There was no fixed “theme” for this particular meetup, but instead, Kim ran a sort-of “open-space” forum, where we were all invited to come up with questions/topics, and then we voted for whichever ones we wanted to discuss first. Once we’d voted, it turned out that nobody really wanted to talk about the topic I’d suggested, which was “how do you implement agile in a company which has geographically distributed teams” (even cheating and voting three times for my own topic didn’t work) but rather, people seemed to want to talk about “How Fixed Bid & Agile Go Together“. There were a lot of agile consultants in the crowd, clearly, and I was outvoted 😦

How Do You Do Fixed Bid With Agile?

Not being an agile consultant, I didn’t really know what a “Fixed Bid” contract was, or how it worked. Basically fixed bid contracts have an agreed up-front cost, and payment isn’t based on the amount of time or resources expended so you can understand how this might seem incompatible with agile. Interestingly, Kim said it was always a good idea to find out why a contract was being done on a fixed-bid basis, rather than cost-plus, for instance. I got the general impression that fixed-bid contracts were difficult to deal with and if possible, it would be favourable to convince the client to alter their contract basis. Of course, that’s unlikely to be possible in most cases, I would imagine.

Great Expectations

Kim’s first bit of advice for dealing with fixed-bid contracts was to manage expectations appropriately. Fixed Bid is a harder environment, and you have to manage the risks associated with it.

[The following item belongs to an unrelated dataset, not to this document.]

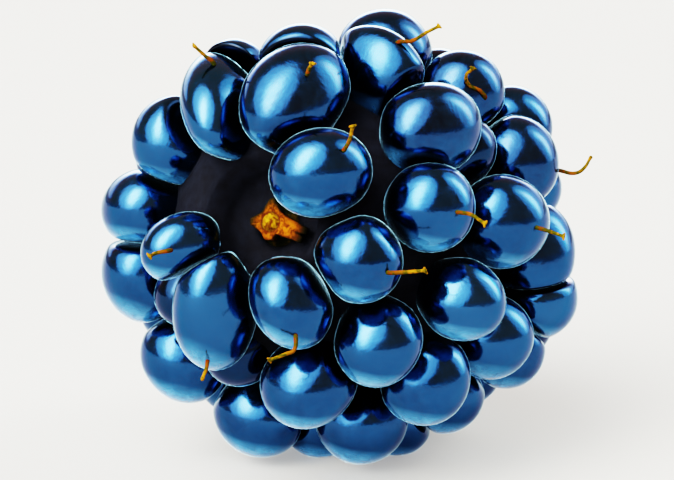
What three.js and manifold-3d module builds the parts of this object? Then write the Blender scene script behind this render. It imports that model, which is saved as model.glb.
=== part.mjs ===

You have to be smart about how you manage expectations

 

One way of doing this is to get the client involved on a day-to-day basis, so they can clearly see and understand the challenges and issues you experience every day. These challenges and issues represent the risks to the project – if the client sees and experiences them at first hand, just as you do, then their “expectation” will be accordingly adjusted. I liked this bit of advice and I would also encourage this “good-practice” to be extended to all agile projects, not just fixed bid!

Great Expectations are good, Realistic Expectations are better.

When I was at university, I decided to catch up on some of the classic literature that I had widely ignored during my school days, and embarked upon a mission to read the likes of Dickens, Dostoyevsky, and that other bloke who did the plays. I started with Oliver Twist by Charles Dickens, which I loved, and then went on to read Great Expectations, which wasn’t as good as I thought it would be. Haha. Aside from that being an awful joke, it highlights the need to manage expectations appropriately. With fixed bid contracts it’s essential to highlight areas of risk and make sure you don’t over promise & under deliver – you have to be pragmatic and realistic. Let the client know exactly what represents a risk to delivering on time & on target. In other words, don’t give your client Great Expectations unless they’re also Realistic Expectations.

What are the Risks?

Kim identified a number of factors which could contribute to projects not delivering on time or on budget (i.e. risks), and these are:

  • Over-promising. This leads to under-delivering, obvs!
  • Not knowing your team’s velocity. Maybe they’re a new team, and not very well established. This could mean that you under or overestimate the velocity from one sprint to the next, leading your client on a merry dance, and thus risking their trust.
  • Relationship with the client. How well do you know your client? Do the clients understand you and your team? Is there trust? Do you have shared goals and a shared ethos? If the answer is “no” to any of these, then you have yourself a risk!
  • Dodgy requirements! That old chestnut 🙂 If the requirements are unclear or subject to change, then this is certainly going to impact your delivery and as such this must be flagged as a risk.